Reach directly sets up the events of Halo: Combat Evolved, the first game in the series. At the start of Combat Evolved, the interstellar-capable Pillar of Autumn spaceship appears in the orbit of a mysterious ringworld called Halo. Onboard are Halo protagonists Master Chief John-117 (a Spartan) and Cortana (an AI). A Covenant fleet quickly arrives and attacks the ship.

So is Halo: Reach canon or not? It’s a question fans have debated ever since 2010. While the prequel thoroughly details the Fall of Reach itself, many of the overarching narrative events were chronicled in the final act of Eric Nylund’s 2001 novel The Fall of Reach, which is also considered canon. And there are some plot points that don’t exactly line up. (The Fall of Reach was also depicted in the now-canceled Paramount Plus Halo TV show. Though statedly set in an alternate timeline, everyone unanimously agrees this interpretation of the events was The Worst. We can ignore this one.)

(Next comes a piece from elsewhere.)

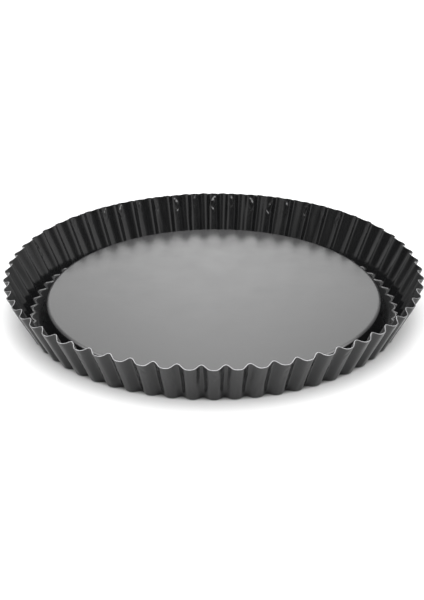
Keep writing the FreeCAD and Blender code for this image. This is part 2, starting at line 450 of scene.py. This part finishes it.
def coating(name, dark, light, rough, ior):
    """Coating with fine grain, slight orange peel and faint mottling."""
    material, tree, shader, vector = new_material(name)
    mottle = noise(tree, vector, scale=55.0, detail=3.0, rough=0.55)
    speck = noise(tree, vector, scale=900.0, rough=0.6)
    grain = noise(tree, vector, scale=2600.0)
    colour = mix_colour(tree, remap(tree, speck, (0.35, 0.65), (0.0, 1.0)),
                        (*dark, 1), (*light, 1))
    feed(tree, shader.inputs["Base Color"], colour)
    feed(tree, shader.inputs["Roughness"], remap(tree, mottle, NOISE_SPAN, rough))
    peel = bump(tree, noise(tree, vector, scale=420.0), PEEL_BUMP)
    feed(tree, shader.inputs["Normal"], bump(tree, grain, GRAIN_BUMP, peel))
    shader.inputs["IOR"].default_value = ior
    return material


def cut_steel():
    """Bare steel of the cut rim."""
    material, tree, shader, vector = new_material("cut_steel_edge")
    grain = noise(tree, vector, scale=1400.0, detail=3.0, rough=0.6)
    colour = mix_colour(tree, remap(tree, grain, NOISE_SPAN, (0, 1)),
                        (0.13, 0.13, 0.132, 1), (0.25, 0.25, 0.254, 1))
    feed(tree, shader.inputs["Base Color"], colour)
    shader.inputs["Metallic"].default_value = 1.0
    feed(tree, shader.inputs["Roughness"], remap(tree, grain, NOISE_SPAN, (0.38, 0.55)))
    feed(tree, shader.inputs["Normal"], bump(tree, grain, distance=0.00003))
    return material


outer_coat = coating("ring_outer_coat", dark=(0.0085, 0.0086, 0.0089),
                     light=(0.0125, 0.0127, 0.0130), rough=(0.18, 0.23), ior=1.45)
inner_coat = coating("ring_inner_coat", dark=(0.0036, 0.0037, 0.0039),
                     light=(0.0056, 0.0057, 0.0060), rough=(0.12, 0.17), ior=1.56)
base_coat = coating("base_coat", dark=(0.0055, 0.0056, 0.0058),
                    light=(0.0085, 0.0086, 0.0089), rough=(0.178, 0.238), ior=1.56)
# the coating is rougher in the corner between the raised centre and the wall, and its darker
# colour there is painted shade
DULL_PAINTED_SHADE = {"dark": (0.0020, 0.0021, 0.0022), "light": (0.0034, 0.0035, 0.0037),
        "rough": (0.24, 0.30)}
base_side = coating("base_side_shade_coat", ior=1.12, **DULL_PAINTED_SHADE)
ledge_shade_coat = coating("ledge_shade_coat", ior=1.13, **DULL_PAINTED_SHADE)

for material in (outer_coat, inner_coat, cut_steel(), ledge_shade_coat):
    ring.data.materials.append(material)
for material in (base_coat, base_side):
    base.data.materials.append(material)
# a plain finish on the hidden CAD nodes too
for name, material in (("fluted_ring", outer_coat), ("raised_base", base_coat)):
    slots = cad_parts[name].data.materials
    slots.clear()
    slots.append(material)

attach(ring, "ring")
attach(base, "base")
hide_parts("fluted_ring")
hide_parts("raised_base")


# --------------------------------------------------------------------- stage
def floor_material():
    """Matt white, darkened nearly to black by painted shade where the foot of the tin closes
    over it.
    """
    material, tree, shader, vector = new_material("floor_white")
    white = mix_colour(tree, noise(tree, vector, scale=3.0),
                       (0.90, 0.90, 0.90, 1), (0.93, 0.93, 0.93, 1))
    # painted shade: ambient occlusion darkens the floor colour close to the tin
    openness = add_node(tree, "ShaderNodeAmbientOcclusion", {"Distance": 0.007},
                        samples=24).outputs["AO"]
    shade = remap(tree, openness, (0.05, 0.50), (0.07, 1.0), kind="SMOOTHSTEP")
    feed(tree, shader.inputs["Base Color"], mix_colour(tree, shade, (0, 0, 0, 1), white))
    shader.inputs["Roughness"].default_value = 0.9
    shader.inputs["Specular IOR Level"].default_value = 0.0
    return material


FLOOR_HALF = 6.0
FLOOR_DROP = 0.00005              # keeps the floor clear of the tin's underside
floor_mesh = bpy.data.meshes.new("studio_floor")
floor_mesh.from_pydata([(x * FLOOR_HALF, y * FLOOR_HALF, 0)
                        for x, y in ((-1, -1), (1, -1), (1, 1), (-1, 1))],
                       [], [(0, 1, 2, 3)])
floor = link_object("studio_floor", floor_mesh)
floor.location.z = -FLOOR_DROP
floor_mesh.materials.append(floor_material())

# ------------------------------------------------------------------ lighting
scene = bpy.context.scene
scene.view_settings.view_transform = "Standard"
scene.view_settings.look = "None"

# What the coating mirrors round the horizon: degrees from the front (-Y), positive to
# the right (+X), and brightness. Bright behind, a broad band on the right, dim in front.
SKY = [(-180, 3.22), (-172, 2.20), (-160, 1.25), (-145, 0.80), (-120, 0.80),
       (-85, 0.66), (-64, 0.30), (-48, 0.09), (-20, 0.10), (0, 0.17), (18, 0.26),
       (32, 0.60), (46, 1.00), (90, 1.00), (115, 0.80), (142, 0.70), (160, 1.30),
       (172, 2.20), (180, 3.22)]
SKY_TOP = max(level for _, level in SKY)
SEEN_STRENGTH = 1.05              # backdrop as the camera sees it
OVERHEAD_STRENGTH = 5.0           # mirrored softbox overhead
FILL_STRENGTH = 2.35              # diffuse light from the front
TOP_STRENGTH = 2.4                # diffuse light from above
BASE_STRENGTH = 0.06              # diffuse light from everywhere


def build_world():
    world = bpy.data.worlds.new("studio")
    scene.world = world
    world.use_nodes = True
    tree = world.node_tree
    tree.nodes.clear()

    def calc(operation, first, second):
        return add_node(tree, "ShaderNodeMath", {0: first, 1: second},
                        operation=operation).outputs[0]

    def smooth(value, source, target):
        return remap(tree, value, source, target, kind="SMOOTHSTEP")

    # separate backgrounds for camera rays, mirrored rays and diffuse rays
    output = add_node(tree, "ShaderNodeOutputWorld")
    seen, mirrored, diffuse = (
        add_node(tree, "ShaderNodeBackground", {"Color": (1, 1, 1, 1)}) for _ in range(3))
    seen.inputs["Strength"].default_value = SEEN_STRENGTH
    rays = add_node(tree, "ShaderNodeLightPath").outputs
    camera_split = add_node(tree, "ShaderNodeMixShader", {"Fac": rays["Is Camera Ray"]})
    diffuse_split = add_node(tree, "ShaderNodeMixShader", {
        "Fac": rays["Is Diffuse Ray"], 1: mirrored.outputs[0], 2: diffuse.outputs[0]})
    feed(tree, camera_split.inputs[1], diffuse_split.outputs[0])
    feed(tree, camera_split.inputs[2], seen.outputs[0])
    feed(tree, output.inputs["Surface"], camera_split.outputs[0])

    generated = add_node(tree, "ShaderNodeTexCoord").outputs["Generated"]
    direction = add_node(tree, "ShaderNodeSeparateXYZ", {"Vector": generated}).outputs
    to_back, up = direction["Y"], direction["Z"]

    turn = calc("ARCTAN2", direction["X"], calc("MULTIPLY", to_back, -1.0))
    dial = calc("ADD", calc("DIVIDE", turn, 2 * math.pi), 0.5)
    ramp = add_node(tree, "ShaderNodeValToRGB", {"Fac": dial})
    ramp.color_ramp.interpolation = "EASE"
    stops = ramp.color_ramp.elements
    while len(stops) < len(SKY):
        stops.new(0.5)
    # every place is set before any colour
    for stop, (degrees, _) in zip(stops, SKY):
        stop.position = (degrees + 180) / 360.0
    for stop, (_, level) in zip(stops, SKY):
        stop.color = (*[level / SKY_TOP] * 3, 1)

    horizon = calc("MULTIPLY", ramp.outputs["Color"], SKY_TOP)
    # dimmer near the horizon in front
    front = smooth(to_back, (-0.35, 0.25), (0.55, 1.0))
    gain = calc("ADD", front, calc("MULTIPLY", calc("SUBTRACT", 1.0, front),
                                   smooth(up, (0.10, 0.45), (0.0, 1.0))))
    horizon = calc("MULTIPLY", horizon, gain)
    # and dimmer higher up all round
    horizon = calc("MULTIPLY", horizon, smooth(up, (0.42, 0.50), (1.0, 0.62)))
    overhead = smooth(up, (0.62, 0.72), (0.0, 1.0))
    sky = calc("ADD", calc("MULTIPLY", horizon, calc("SUBTRACT", 1.0, overhead)),
               calc("MULTIPLY", overhead, OVERHEAD_STRENGTH))
    feed(tree, mirrored.inputs["Strength"], sky)

    # diffuse rays are lit from the front and from above
    toward_front = calc("MAXIMUM", calc("MULTIPLY", to_back, -1.0), 0.0)
    fill = calc("MULTIPLY", toward_front, FILL_STRENGTH)
    top = smooth(up, (0.80, 0.93), (0.0, TOP_STRENGTH))
    feed(tree, diffuse.inputs["Strength"],
         calc("ADD", calc("ADD", fill, top), BASE_STRENGTH))


build_world()

LAMP_HEIGHT = 1.7
LAMP_SIZE = 1.1
lamp_data = bpy.data.lights.new("overhead_softbox", "AREA")
lamp_data.shape = "RECTANGLE"
lamp_data.size = lamp_data.size_y = LAMP_SIZE
lamp_data.energy = 2.0
lamp = link_object("overhead_softbox", lamp_data)
lamp.location = (0, 0, LAMP_HEIGHT)
straight_down = Vector((0, 0, -LAMP_HEIGHT))
lamp.rotation_euler = straight_down.to_track_quat("-Z", "Y").to_euler()

# -------------------------------------------------------------------- camera
AIM_Z = 31.4 * MM                 # height of the point the camera circles
CAM_DISTANCE = 1011.4965 * MM
CAM_ELEVATION = math.radians(24.63)
# small turns away from the aim, then a turn of the whole view about Z
PITCH, YAW, ROLL = (math.radians(x) for x in (-1.266, 0.069, 0.356))
SPIN = math.radians(0.095)


def rotate(axis, angle, vector):
    axis = axis / np.linalg.norm(axis)
    return (vector * math.cos(angle) + np.cross(axis, vector) * math.sin(angle)
            + axis * np.dot(axis, vector) * (1 - math.cos(angle)))


def build_camera():
    data = bpy.data.cameras.new("camera")
    camera = link_object("camera", data)
    place = np.array([0, -CAM_DISTANCE * math.cos(CAM_ELEVATION),
                      CAM_DISTANCE * math.sin(CAM_ELEVATION)])
    ahead = -place / np.linalg.norm(place)
    right = np.array([1.0, 0, 0])
    up = np.cross(right, ahead)
    ahead, right = rotate(up, YAW, ahead), rotate(up, YAW, right)
    ahead, up = rotate(right, PITCH, ahead), rotate(right, PITCH, up)
    right, up = rotate(ahead, ROLL, right), rotate(ahead, ROLL, up)
    place[2] += AIM_Z
    pose = Matrix([(right[i], up[i], -ahead[i], place[i]) for i in range(3)]
                  + [(0, 0, 0, 1)])
    camera.matrix_world = Matrix.Rotation(SPIN, 4, "Z") @ pose
    data.sensor_width = 36.0
    data.lens = 84.006
    data.clip_start = 0.01
    data.clip_end = 50.0
    scene.camera = camera


build_camera()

In The Fall of Reach, Master Chief battles his way onto the Pillar of Autumn with Cortana in tow. But in Halo: Reach, Noble Six escorts Cortana to the ship; an end credits scene shows Master Chief already aboard, suspended in cryosleep. In The Fall of Reach, Cortana acquires the coordinates for Halo from an artifact from a lost civilization, found on a planet light years away from Reach. But in Halo: Reach, the coordinates are attained from an artifact already on Reach itself. Broad strokes, and there are a few more minor divergences — like implications about whether or not all Spartans besides Master Chief are killed in the Fall of Reach — but those are the big ones.

Almost immediately after the release of Halo: Reach, fans started raising these questions. “Which storyline is canon: Halo Reach, or Halo Fall of Reach? *spoilers*,” poses one thread on Gamefaqs from 2010. The following year, devotees of the original lore incorporated the website haloreach.isnotcanon.net, which is exactly what it says on the tin, even likening some of the events of Halo: Reach to the infamous addition of midi-chlorians to Star Wars fiction. (The site finally closed in 2024.)

Credit: Image: Bungie/Microsoft Game Studios via Mobygames

You’d think time would quell these queries, but no. Both the primary r/Halo and r/HaloStory subreddit — the latter being dedicated entirely to discussion of Halo lore — are regularly populated by threads that restart the debate:

  • “How exactly is Halo Reach not canon?” one fan asked in 2019, sparking chatter about which details Halo: Reach acknowledges and doesn’t.
  • “Halo Reach and Fall of Reach cannot both be canon, you have to pick one and I am sorry to say, the game takes priority,” someone else said that year, resulting in a bunch of feedback from fans, in full “well actually” mode, claiming you don’t have to pick one.
  • “Halo Reach vs The Fall of Reach, which one is canon?,” one fan asked in 2020, again wondering whether the games trumped the book canon.
  • “Can we really consider Halo: Reach to be canon to the lore in any way?,” another person asked in 2022, complaining that “It’s clear bungie did not even try to make this game accurate or consistent.”
  • In 2023: “As fans of both the book ‘Halo: the fall of reach’ and ‘Halo Reach’ what is the more definitive story of how Reach fell[?]”
  • In 2024: “Cortana’s creation in Reach retcons the books.”
  • In 2025, it’s simply: “Which reach is Canon?”

The boring answer is: Both versions are canon. Halopedia, the ultimate arbiter of Halo lore, decrees both The Fall of Reach and Halo: Reach as canon. Drawing on internal rules from Halo developer Halo Studios (née 343 Industries), Halopedia editors don’t apply a canonical hierarchy to various mediums, saying any officially sanctioned Halo media is part of the timeline. This effectively means you’re free to believe what you want, to justify any leaps of logic you need to square up the story in your head. (If you’re curious and have 30 minutes to spare, this video from the Halo Canon YouTube channel does yeoman’s work in untangling the threads.) Or you could continue to debate it. No one’s stopping you.

In this, Halo: Reach has proved at least one old cliché true. For all the Covenant’s pontification about the “Great Journey,” it’s not the journey that matters. It’s the destination.